Nearly 40 years later, farmer's land-use vision is still alive -- and still fiercely debated
By MITCH LIES
CORVALLIS, Ore. -- In the late 1960s, with the population rapidly expanding in Western Oregon, dairyman Hector Macpherson concluded it was only a matter of time before his Willamette Valley farm was swallowed by development.
That realization was the genesis of Oregon's land-use laws.
Macpherson, who in 1967 was on the Linn County Planning Commission, brought his concerns to state officials.
Six years later, Macpherson, who was by then a state senator, with the help of Gov. Tom McCall, wrote what became one of the most significant laws in Oregon history.
Senate Bill 100, which lawmakers adopted in 1973, put in place a land-use system that today, depending on who you ask, is either heralded or derided.
Macpherson, now 91, said he knew all along it would be a tremendously controversial bill. But, he said, only a strong land-use law could protect farms from urban sprawl.
To generate support, Macpherson packed the bill with benefits for farmers.
"I always knew it was going to be controversial," he said. "I pulled all the advantages I could into it."
Senate Bill 100 and its companion bill, Senate Bill 101, included the first right-to-farm law in Oregon, tax breaks for farms in exclusive farm use zones and a promise that the state would compensate landowners for lost value caused by a land-use restriction.
Section 24 of SB100 instructed a committee to "make recommendations to the Legislative Assembly on the implementation of a program for compensation ... for the value of any loss of use of such lands resulting directly from the imposition of any zoning...."
The benefits appeased rural lawmakers, and the bill sailed through both chambers 58-30 -- a nearly 2-to-1 margin.
Bill Moshofsky, 86, vice president of government affairs for the property rights group Oregonians In Action, was a timber lobbyist in 1973. The timber industry opposed the bill, he said, but that opposition was muffled in part because of the compensation promised land owners and because the rules enacting SB100 had yet to be written.

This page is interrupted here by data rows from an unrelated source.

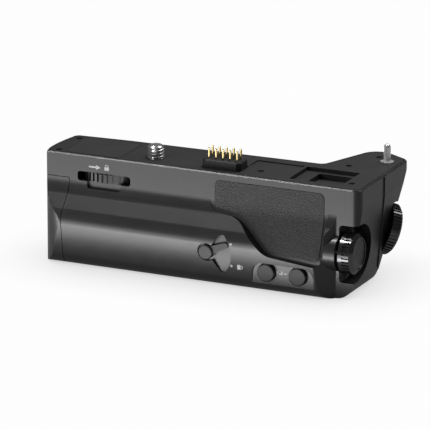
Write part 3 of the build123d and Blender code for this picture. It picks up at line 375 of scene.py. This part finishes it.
@dataclass(frozen=True)
class LacqueredBoard(Finish):
    """Circuit board: lacquer over copper tracks that run in steps."""

    track: float = 1.3
    track_spread: float = 4.0
    track_low: float = 1.5
    track_high: float = 1.7
    track_tone: float = 1.8
    track_depth: float = 0.03

    def tracks(self, graph: ShaderGraph) -> Wire:
        """1 on a track and 0 beside it."""
        cells = graph.wire(
            "ShaderNodeTexVoronoi",
            {"distance": "MANHATTAN", "feature": "F1"},
            {"Vector": graph.place(), "Scale": 1 / (self.track * MM)},
        )
        return (cells * self.track_spread).between(self.track_low, self.track_high)

    def tone(self, graph: ShaderGraph) -> Wire:
        """Paler green over the tracks."""
        return graph.blend(self.tracks(graph), self.colour, toned(self.colour, self.track_tone))

    def relief(self, graph: ShaderGraph) -> Wire:
        """Tracks stand a little proud."""
        return graph.bump(self.tracks(graph), self.track_depth)


class Finishes:
    """Every finish of the grip, each made once."""

    def __init__(self) -> None:
        """Builds the materials."""
        self.housing = SprayedPaint(
            "satin_housing", (0.024, 0.0241, 0.0246), 0.3, specular=0.6, grain=0.5
        ).make()
        self.plate = Finish(
            "matt_deck", (0.013, 0.013, 0.0135), 0.5, specular=0.4, grain=0.2, depth=0.009
        ).make()
        self.label = Finish(
            "label_field", (0.026, 0.026, 0.027), 0.42, specular=0.4, grain=0.12, depth=0.004
        ).make()
        self.rubber = LeatherRubber(
            "leather_rubber", (0.03, 0.03, 0.0305), 0.56, specular=0.38
        ).make()
        self.moulding = Finish(
            "black_moulding", (0.016, 0.016, 0.017), 0.5, specular=0.35, grain=0.25
        ).make()
        self.knob = Finish(
            "satin_knob", (0.022, 0.022, 0.023), 0.34, grain=0.2, depth=0.004
        ).make()
        self.lever_face = Finish(
            "grey_lever", (0.042, 0.042, 0.043), 0.46, specular=0.4, grain=0.2, depth=0.004
        ).make()
        self.button = Finish(
            "button_cap", (0.017, 0.017, 0.018), 0.42, specular=0.35, grain=0.2, depth=0.003
        ).make()
        self.dial_face = TurnedMetal(
            "spun_dial_face", (0.07, 0.07, 0.072), 0.24, metallic=1.0, ring_depth=0.045,
            centre=(87.2, -7.4, -25.2), axis=Axis.X,
        ).make()
        self.dial_ring = Finish(
            "anodised_dial", (0.11, 0.11, 0.113), 0.2, metallic=0.9, grain=0.15, depth=0.003
        ).make()
        self.bright = TurnedMetal(
            "bright_steel", (0.6, 0.6, 0.61), 0.27, metallic=0.9, ring=0.2
        ).make()
        self.pin = TurnedMetal(
            "polished_pin", (0.8, 0.8, 0.81), 0.22, metallic=0.6, centre=(81.9, 30.9, 0.0), ring=0.2
        ).make()
        self.steel = DrawnMetal("drawn_steel", (0.42, 0.42, 0.43), 0.3, metallic=1.0).make()
        self.black_steel = Finish(
            "blackened_screw", (0.03, 0.03, 0.031), 0.35, metallic=0.5, grain=0.2
        ).make()
        self.bronze = Finish(
            "sintered_bronze", (0.4, 0.27, 0.13), 0.45, metallic=1.0, grain=0.12, depth=0.01
        ).make()
        self.gold = Finish(
            "gold_plate", (0.78, 0.62, 0.3), 0.22, metallic=1.0, grain=0.3, depth=0.003
        ).make()
        self.board = LacqueredBoard("green_lacquer", (0.015, 0.09, 0.035), 0.35).make()
        self.ink = Finish(
            "white_ink", (0.8, 0.8, 0.8), 0.55, specular=0.3, grain=0.1, depth=0.002
        ).make()


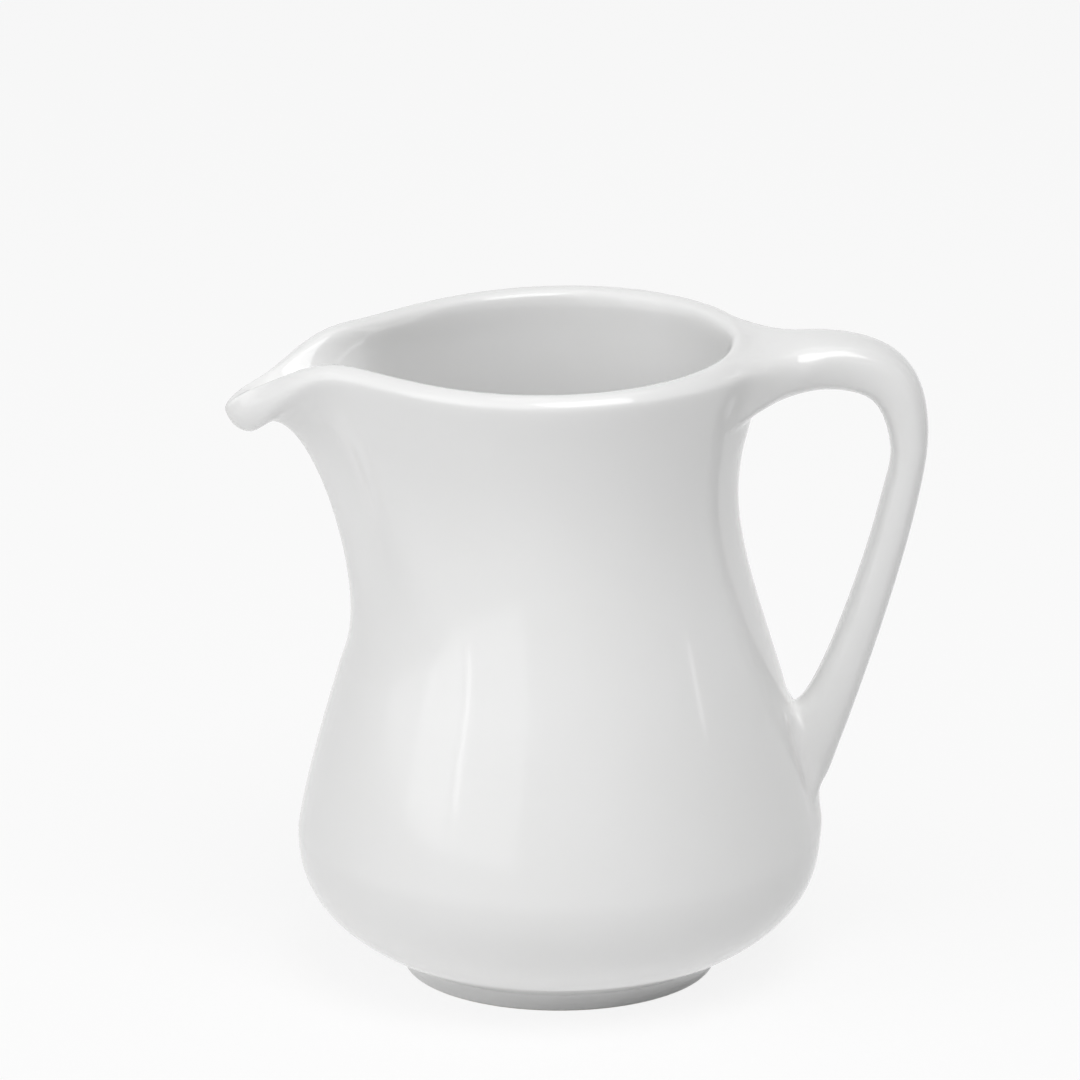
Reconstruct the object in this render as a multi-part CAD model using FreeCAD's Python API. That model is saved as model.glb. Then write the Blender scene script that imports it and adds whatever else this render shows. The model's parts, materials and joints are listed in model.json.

Dave Hunnicutt, president of Oregonians In Action, said concern among property rights advocates didn't escalate until the state started implementing the law.
"When the goals were first adopted (in 1975) and the rubber started to meet the road, that is when people started to object," he said.
"Even then," he said, "(objections) weren't as strenuous as they were in the early 1990s.
"You could still go out and partition the back 40, and create two or three lots with home sites. That didn't change until the early '90s when (House Bill) 3661 created the 80-acre minimum parcel size and when the $80,000 rule was adopted."
The $80,000 rule requires landowners in exclusive farm use zones to generate at least $80,000 in annual farm income before they can build a house on their land.
Hunnicutt believes those rules, coupled with the fact lawmakers failed to compensate landowners for losses in property value, led to the success of first Measure 7 in 2000, and subsequently Measure 37 in 2004.
The measures, which drew overwhelming support from Oregon voters, eased land-use restrictions. Measure 7 was thrown out by the courts on a technical issue. Measure 37 was subsequently scaled back by Measure 49, which today is part of Oregon land-use law.
Under Measure 49, eligible property owners can be compensated for the loss of property value caused by a land-use regulation. The measure also allows governments to waive a regulation -- an option cash-strapped governments have almost exclusively chosen.
Measure 49 limits a property owner's development options on farm or forest land to a maximum of three houses.
Moshofsky and Hunnicutt believe plenty more needs to be done to provide Oregon property owners with what Moshofsky calls basic civil rights.
"We've come a long ways," Hunnicutt said. "But we still need to get the state to adopt new definitions of agricultural land and forest land, and recognize that you can't just go out and call everything that's empty in Oregon, that's undeveloped, farm or forest land.
"They call this a planning system, but in rural Oregon, it's not planning at all. It's regulating, but it's not planning," he said.
Eric Stachon, communications director for the land-use planning advocacy group 1000 Friends of Oregon, said he believes the state needs to scale back exceptions that have peppered farm zones in recent years.
Today, golf courses, model aircraft facilities and living-history museums are among about 50 exceptions allowed in farm zones.
"We would like to see that whittled away," he said. "It's a death by a thousand cuts scenario."
Macpherson, who today lives in an assisted-care facility in Corvallis, is thankful SB100 still is in play.
"I'm delighted that it has lasted. I thought it would be voted out, but I recognized when developing it that it had to be within the bounds of what people would accept," he said.
"I think it is terribly important to keep farmland available for people who are going to be here from here on out," he said. "And I think Oregon has done a better job than other states to preserve farmland."
Macpherson still owns the farm his father started working in the early 1900s. A nephew works it today, growing grass seed, wheat and rotation crops on acreage the dairy once occupied.
"The remarkable thing is our land-use laws didn't come from a liberal group or a conservationist organization," Macpherson said. "It came from Oregon farmers."